Sur la production et le management qui souffrent de l’intervention de l’économie informelle, comme le mécénat ou le libanga (dédicaces de nom de personnes, voire de produits dans les chansons) au Congo, il est nécessaire de structurer la profession en créant des associations ou fédérations. “Il est nécessaire d’organiser les corporations”, assène Akotchaye Okio, chargé du développement international pour l’Afrique à la Sacem. Et à travailler avec les parties prenantes de l’industrie pour organiser les droits d’auteur et la gestion collective sur le continent, il semble bien placé pour délivrer ce type de message.

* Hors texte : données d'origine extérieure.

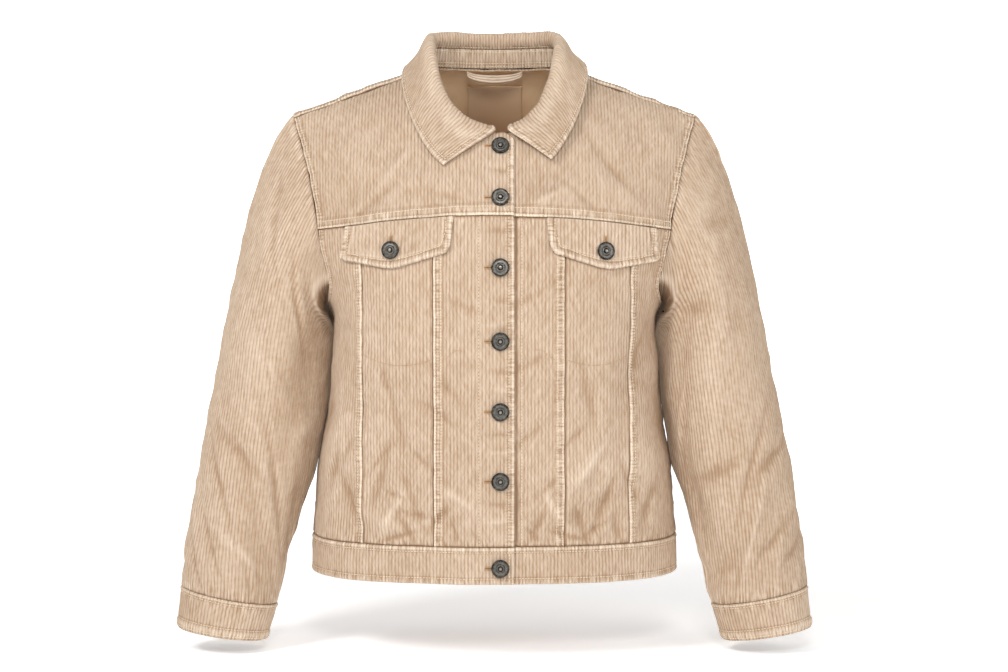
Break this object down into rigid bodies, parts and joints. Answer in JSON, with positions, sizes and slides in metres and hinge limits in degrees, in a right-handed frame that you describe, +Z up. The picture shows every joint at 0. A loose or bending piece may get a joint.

La législation est une part importante de la rationalisation et du développement de cette industrie musicale. “Il faut des réformes. Il faut une volonté politique” dit A’Salfo quand il évoque, par exemple, le peu de droits que reversent les plateformes de streaming en Afrique faute de contrats clairs. Autant de rétributions que ne récupèrent pas les artistes et ayants droits. Effectivement, les victimes de tous ces manquements sont bien sûr les créateurs mêmes des œuvres qui peinent à vivre de leur art, voire n’y parviennent pas du tout.
Motivés
Malgré un état des lieux difficile et complexe tant les thématiques sont nombreuses et touchent à l’économie, la technologie, la société, l’art, etc. tous ces professionnels soulignent l’extraordinaire potentiel du secteur. Il faut rappeler que la jeunesse est nombreuse et la démographie importante. Les intervenants soulignent, par ailleurs, que la globalisation a quelques bons côtés comme le fait qu’aujourd’hui dans le domaine de la musique, la domination américaine n’est plus. Le public semble avoir de l’appétence pour les musiques qui leur sont proches, d’où l’importance de la culture de chacun dans l’écoute de musiques, avec une dimension francophone non négligeable, face aux mastodontes nigérians par exemple.
Le tableau est impressionniste et coloré. Mais à n’en pas douter, il prendra de la valeur avec le temps, car les protagonistes paraissent tous dotés d’une motivation sans faille. Le Sima a réussi à fédérer les forces en présence, à montrer aux politiques l’intérêt du secteur. Il faut maintenant travailler à consolider la dynamique.